Melissa Ferrick, a US-based singer-songwriter, is the latest musician to complain about Spotify’s “systematic and wilful” copyright infringement in a complaint filed at the US District Court for the Central District of California on Monday, January 8.
Last month, musician David Lowery filed a class action lawsuit decrying the streaming service’s “ongoing campaign of deliberate copyright infringement”.
Spotify provides access to more than 30 million works to its 75 million active users and was last year valued at $8 billion. It offers users free access to the catalogue, as well as the option of paying £9.99 ($14.70) per month for additional benefits, including offline listening and the removal of advertisements.
Ferrick criticised Spotify’s apparent failure to obtain licences for works before making them available to stream on its platform.
“Spotify chose expediency over licences. Thus, while Spotify has profited handsomely from the music that it sells to its subscribers, the owners of that music have not been able to share in that success because Spotify is using their music for free,” she said.
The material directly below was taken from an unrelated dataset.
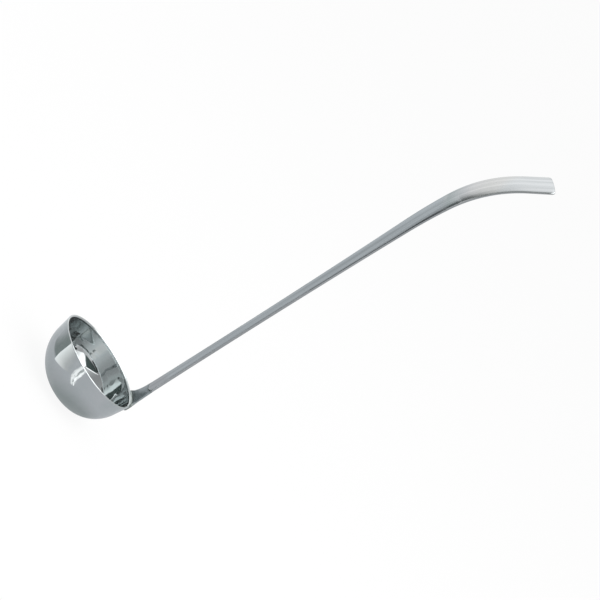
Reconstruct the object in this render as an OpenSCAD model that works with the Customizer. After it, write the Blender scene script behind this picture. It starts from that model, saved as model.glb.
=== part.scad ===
// Long-handled ladle: a deep drawn bowl, a flared neck plate that stands on its
// wall, a weld seam in the corner between the two, and a long flat handle that
// widens and bends outwards at its end. Units are millimetres, Z is the axis of
// the bowl, and the handle stands at +X. The origin is the centre of the small
// flat at the bottom of the bowl.

/* [View] */
// Piece to show, or all of them

/* [Bowl] */
// Outside diameter of the bowl at its rim
rim_diameter = 80; // [72:1:88]
// Height of the bowl from its flat base to the crest of the rim
bowl_height = 39.5; // [37:0.5:46]
// Diameter of the small flat at the bottom of the bowl
base_flat_diameter = 13; // [9:1:20]
// Thickness of the bowl's sheet, which is also the rim's round edge
bowl_wall = 1; // [0.8:0.1:1.4]

/* [Neck] */
// Thickness of the neck plate
neck_thickness = 2; // [1.6:0.1:2.6]
// Width of the neck plate at the rim of the bowl
neck_foot_width = 21.5; // [18:0.5:26]
// How far the foot of the neck reaches down the outside of the bowl
foot_reach = 7; // [5.5:0.5:9]
// Corner radius at the lower end of the foot
foot_corner_radius = 4; // [2:0.5:5]
// Height of the joint's lowest point above the middle of the rim
neck_height = 16; // [12:1:24]
// Radius of the curved joint between the neck and the handle
joint_radius = 10; // [8:0.5:14]
// How far the inner face of the neck stands inside the line of the bowl's wall
neck_inset = 0.2; // [0.15:0.05:0.4]

/* [Weld] */
// Radius of the weld seam's bead
weld_radius = 0.7; // [0.5:0.1:0.9]
// Height of the bead's centre above the crest of the rim
weld_rise = 0.25; // [0.15:0.05:0.4]
// How much of the neck's width the seam leaves free at each end
weld_end_margin = 0.6; // [0.3:0.1:2]

/* [Handle] */
// Thickness of the handle's strip
handle_thickness = 2; // [1.6:0.1:2.6]
// Inward lean of the straight part of the handle from the axis of the bowl
handle_lean = 1.2; // [0:0.1:2]
// Length of the straight part above the joint
straight_length = 231; // [180:1:260]
// Radius of the first, gentle part of the bend, on the face towards the bowl
gentle_bend_radius = 394; // [300:2:500]
// Turn of the first, gentle part of the bend
gentle_bend_angle = 5.2; // [3:0.1:8]
// Radius of the main bend, on the face towards the bowl
main_bend_radius = 98; // [80:1:130]
// Turn of the main bend
main_bend_angle = 34.3; // [20:0.5:45]
// Length of the straight end past the main bend
end_length = 20.4; // [12:0.4:30]
// Width of the handle at its narrowest place
waist_width = 11.3; // [10:0.1:13]
// Height of the narrowest place above the middle of the rim
waist_height = 81; // [60:1:110]
// Radius of the hollow sides that widen the handle above the waist
side_radius = 4160; // [3600:20:5200]
// Height above the middle of the rim at which the sides turn to a round swell
swell_height = 288; // [270:1:300]
// Radius of the swelling sides at the end of the handle
swell_radius = 1560; // [1200:20:2400]
// Radius of the curved end edge
end_edge_radius = 130; // [60:5:200]
// Radius of the two corners of the end
end_corner_radius = 2.5; // [1:0.25:5]

/* [Hidden] */
// Segments of the turned and rounded forms
round_facets = 96;
// Steps along each long side of the handle
side_steps = 32;
// Steps along each hollow side of the neck
flare_steps = 10;
// Steps round each corner of the neck's foot
corner_steps = 6;
// Steps along the gentle part of the bend
gentle_steps = 4;
// Steps along the main bend
main_steps = 24;
rim_radius = rim_diameter / 2;
base_flat_radius = base_flat_diameter / 2;
wall_corner_radius = rim_radius - base_flat_radius;
rim_edge_radius = bowl_wall / 2;
rim_plane = bowl_height - rim_edge_radius;
wall_corner_height = wall_corner_radius;
inner_corner_radius = wall_corner_radius - bowl_wall;
joint_plane = rim_plane + neck_height;
side_centre = waist_width / 2 + side_radius;
swell_angle = asin((swell_height - waist_height) / side_radius);
swell_centre_offset = side_centre - (side_radius + swell_radius) * cos(swell_angle);
swell_centre_height = swell_height + swell_radius * sin(swell_angle);
joint_half_width = handle_half_width(neck_height);
joint_edge_rise = joint_radius
  - sqrt(joint_radius * joint_radius - joint_half_width * joint_half_width);
neck_top = joint_plane + joint_edge_rise;
neck_side_height = neck_top - rim_plane;
// How far above its top the neck's hollow sides would stand straight
neck_side_run = 1.5;
neck_side_rise = neck_side_height + neck_side_run;
neck_side_gain = neck_foot_width / 2 - joint_half_width;
neck_side_radius = (neck_side_rise * neck_side_rise + neck_side_gain * neck_side_gain)
  / (2 * neck_side_gain);
neck_inner_radius = rim_radius;
// Half of the turn about the bowl that the neck's plate has before it is cut
neck_plate_half_turn = 40;
neck_face = rim_radius - neck_inset;
handle_start = neck_face - tan(handle_lean) * neck_height;
gentle_start = [
  handle_start - straight_length * sin(handle_lean),
  joint_plane + straight_length * cos(handle_lean)
];
gentle_centre = gentle_start + gentle_bend_radius * across(-handle_lean);
main_start_turn = gentle_bend_angle - handle_lean;
main_start = gentle_centre - gentle_bend_radius * across(main_start_turn);
main_centre = main_start + main_bend_radius * across(main_start_turn);
end_turn = main_start_turn + main_bend_angle;
tip = main_centre - main_bend_radius * across(end_turn) + end_length * along(end_turn);
tip_x = tip[0];
tip_z = tip[1];
tip_height = tip_z - rim_plane;
end_half_width = handle_half_width(tip_height);
// How far the joint's overlap reaches below its lowest point before it is trimmed
trim_allowance = joint_radius / 2;
// Half of the widest span that any outline needs
outline_half_span = neck_foot_width;
// Share of its radius by which the bead's centre stands off the face of the neck
bead_standoff_share = 0.35;
weld_centre_radius = neck_face - weld_radius * bead_standoff_share;
weld_centre_height = bowl_height + weld_rise;
weld_half_angle = asin((neck_foot_width / 2 - weld_end_margin) / rim_radius);
polished_steel = [0.74, 0.76, 0.76];
neck_steel = [0.62, 0.65, 0.65];
weld_steel = [0.80, 0.81, 0.82];

// Direction along the strip, and the one across its thickness away from the bowl, at
// a turn from the vertical, in the plane of the bend
function along(turn) = [sin(turn), cos(turn)];
function across(turn) = [cos(turn), -sin(turn)];

// Half of the handle's width at a height above the middle of the rim: hollow sides
// up to the swell, and a round swell from there to the end
function handle_half_width(height) =
  height < swell_height
    ? side_centre - sqrt(side_radius * side_radius - pow(height - waist_height, 2))
    : swell_centre_offset + sqrt(swell_radius * swell_radius - pow(height - swell_centre_height, 2));

// Half of the neck's width at a height above the middle of the rim
function neck_half_width(height) =
  joint_half_width + neck_side_radius
    - sqrt(neck_side_radius * neck_side_radius - pow(neck_side_rise - height, 2));

// Closed outline from the points of its right side, listed upwards
function mirrored_outline(right_side) =
  let (last = len(right_side) - 1)
    concat(right_side, [for (k = [0 : last]) [-right_side[last - k][0], right_side[last - k][1]]]);

// Outer half section of the bowl as a filled shape, up to a given height
module bowl_body_section(top) {
  union() {
    square([base_flat_radius, top]);
    intersection() {
      translate([base_flat_radius, wall_corner_height])
        circle(r = wall_corner_radius, $fn = round_facets);
      square([rim_radius, wall_corner_height]);
    }
    translate([0, wall_corner_height])
      square([rim_radius, top - wall_corner_height]);
  }
}

// Inner half section of the bowl, the space that it holds
module bowl_space_section() {
  union() {
    translate([0, bowl_wall])
      square([base_flat_radius, bowl_height]);
    intersection() {
      translate([base_flat_radius, wall_corner_height])
        circle(r = inner_corner_radius, $fn = round_facets);
      square([rim_radius, wall_corner_height]);
    }
    translate([0, wall_corner_height])
      square([rim_radius - bowl_wall, bowl_height]);
  }
}

// Deep drawn bowl with one wall thickness and a full round rim
module bowl() {
  color(polished_steel)
    rotate_extrude($fn = round_facets)
      union() {
        difference() {
          bowl_body_section(rim_plane);
          bowl_space_section();
        }
        intersection() {
          translate([rim_radius - rim_edge_radius, rim_plane])
            circle(r = rim_edge_radius, $fn = round_facets);
          translate([0, rim_plane])
            square([rim_radius, rim_edge_radius]);
        }
      }
}

// Front outline of the neck plate: a rounded foot below the rim and hollow sides above
module neck_outline() {
  corner_side = neck_foot_width / 2 - foot_corner_radius;
  corner_height = rim_plane - foot_reach + foot_corner_radius;
  polygon(mirrored_outline(concat(
    [
      for (step = [0 : corner_steps])
        let (turn = 90 * step / corner_steps)
          [corner_side, corner_height] + foot_corner_radius * across(90 - turn)
    ],
    [
      for (step = [0 : flare_steps])
        let (height = neck_side_height * step / flare_steps)
          [neck_half_width(height), rim_plane + height]
    ]
  )));
}

// Curved plate of the neck before its outline is cut: a piece of a tube round the
// bowl, leaning with the handle
module neck_plate() {
  translate([neck_face, 0, rim_plane])
    rotate([0, -handle_lean, 0])
      translate([-neck_inner_radius, 0, -2 * foot_reach])
        rotate([0, 0, -neck_plate_half_turn])
          rotate_extrude(angle = 2 * neck_plate_half_turn, $fn = round_facets)
            translate([neck_inner_radius, 0])
              square([neck_thickness, 2 * foot_reach + 2 * neck_side_height]);
}

// Neck: the curved plate cut to its outline and seated on the wall of the bowl
module neck() {
  color(neck_steel)
    difference() {
      intersection() {
        neck_plate();
        translate([rim_radius / 2, 0, 0])
          rotate([90, 0, 90])
            linear_extrude(height = rim_radius)
              neck_outline();
      }
      translate([0, 0, joint_plane + joint_radius])
        rotate([0, 90, 0])
          cylinder(h = 2 * rim_radius, r = joint_radius, $fn = round_facets);
      rotate_extrude($fn = round_facets)
        bowl_body_section(bowl_height);
    }
}

// Weld seam in the corner between the rim and the inner face of the neck
module weld_seam() {
  color(weld_steel)
    difference() {
      rotate([0, 0, -weld_half_angle])
        rotate_extrude(angle = 2 * weld_half_angle, $fn = round_facets)
          translate([weld_centre_radius, weld_centre_height])
            circle(r = weld_radius, $fn = round_facets);
      rotate_extrude($fn = round_facets)
        union() {
          bowl_body_section(rim_plane);
          translate([0, rim_plane])
            square([rim_radius - rim_edge_radius, rim_edge_radius]);
          translate([rim_radius - rim_edge_radius, rim_plane])
            circle(r = rim_edge_radius, $fn = round_facets);
        }
      neck_plate();
    }
}

// Side profile of the handle's strip, from below the joint to the end. Each station is
// a point of the face towards the bowl and the strip's turn there.
module handle_side() {
  stations = concat(
    [[[handle_start, joint_plane] - trim_allowance * along(-handle_lean), -handle_lean]],
    [
      for (step = [0 : gentle_steps])
        let (turn = gentle_bend_angle * step / gentle_steps - handle_lean)
          [gentle_centre - gentle_bend_radius * across(turn), turn]
    ],
    [
      for (step = [1 : main_steps])
        let (turn = main_start_turn + main_bend_angle * step / main_steps)
          [main_centre - main_bend_radius * across(turn), turn]
    ],
    [[tip, end_turn]]
  );
  last = len(stations) - 1;
  polygon(concat(
    [for (station = stations) station[0]],
    [for (k = [0 : last]) stations[last - k][0] + handle_thickness * across(stations[last - k][1])]
  ));
}

// Front outline of the handle: a round lower end, hollow sides and a swelling end
module handle_outline() {
  rise = (tip_height + handle_thickness - neck_height) / side_steps;
  intersection() {
    polygon(mirrored_outline([
      for (step = [0 : side_steps])
        let (height = neck_height + rise * step)
          [handle_half_width(height), rim_plane + height]
    ]));
    union() {
      translate([0, joint_plane + joint_radius])
        circle(r = joint_radius, $fn = round_facets);
      translate([-outline_half_span, joint_plane + joint_radius])
        square([2 * outline_half_span, tip_height]);
    }
  }
}

// Outline of the last stretch of the handle, seen square to its face: a curved end
// edge that runs into two round corners. The end edge's middle is at the origin.
module end_outline() {
  corner_centre = end_half_width - end_corner_radius;
  corner_drop = end_edge_radius - sqrt((end_edge_radius - end_corner_radius)
    * (end_edge_radius - end_corner_radius) - corner_centre * corner_centre);
  union() {
    intersection() {
      translate([0, -end_edge_radius])
        circle(r = end_edge_radius, $fn = round_facets);
      translate([-corner_centre, -end_length])
        square([2 * corner_centre, 2 * end_length]);
    }
    translate([-end_half_width, -end_length])
      square([2 * end_half_width, end_length - corner_drop]);
    translate([corner_centre, -corner_drop])
      circle(r = end_corner_radius, $fn = round_facets);
    translate([-corner_centre, -corner_drop])
      circle(r = end_corner_radius, $fn = round_facets);
  }
}

// What is cut away round the end of the handle
module end_trim() {
  translate([tip_x, 0, tip_z])
    rotate([0, end_turn, 0])
      translate([-handle_thickness, 0, 0])
        rotate([90, 0, 90])
          linear_extrude(height = 3 * handle_thickness)
            difference() {
              translate([-outline_half_span, -end_length / 2])
                square([2 * outline_half_span, end_length]);
              end_outline();
            }
}

// Handle: one flat strip, bent along its length and cut to its outline
module handle() {
  color(polished_steel)
    difference() {
      intersection() {
        translate([0, outline_half_span, 0])
          rotate([90, 0, 0])
            linear_extrude(height = 2 * outline_half_span)
              handle_side();
        rotate([90, 0, 90])
          linear_extrude(height = tip_x + rim_radius)
            handle_outline();
      }
      end_trim();
    }
}

bowl();
neck();
weld_seam();
handle();
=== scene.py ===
import math

import bpy
from mathutils import Matrix, Vector


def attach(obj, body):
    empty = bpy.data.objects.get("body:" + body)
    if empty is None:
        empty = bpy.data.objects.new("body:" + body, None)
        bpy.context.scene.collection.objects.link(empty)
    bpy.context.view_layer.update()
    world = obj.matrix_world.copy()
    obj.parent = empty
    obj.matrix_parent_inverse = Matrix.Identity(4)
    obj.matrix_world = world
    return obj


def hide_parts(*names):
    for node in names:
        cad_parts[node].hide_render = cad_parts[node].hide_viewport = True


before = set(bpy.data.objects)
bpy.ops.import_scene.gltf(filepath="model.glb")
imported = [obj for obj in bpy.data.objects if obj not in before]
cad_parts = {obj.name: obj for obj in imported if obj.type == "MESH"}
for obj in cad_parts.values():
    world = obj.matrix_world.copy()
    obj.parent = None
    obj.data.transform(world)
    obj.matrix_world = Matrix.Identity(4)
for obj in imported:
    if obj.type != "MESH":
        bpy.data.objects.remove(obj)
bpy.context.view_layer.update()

MM = 0.001
METRE = 1.0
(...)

Last year, Spotify announced that it had established a reserve fund in order to pay royalties to right owners that have so far not been identified. A spokesperson for the service told TBO last week that it is often difficult to identify the right owner.
For Ferrick, however, obtaining licences should have been undertaken “before it decided to reproduce and distribute phonorecords embodying unlicensed musical compositions to the service’s millions of users, not over four years after Spotify launched the service in the US”.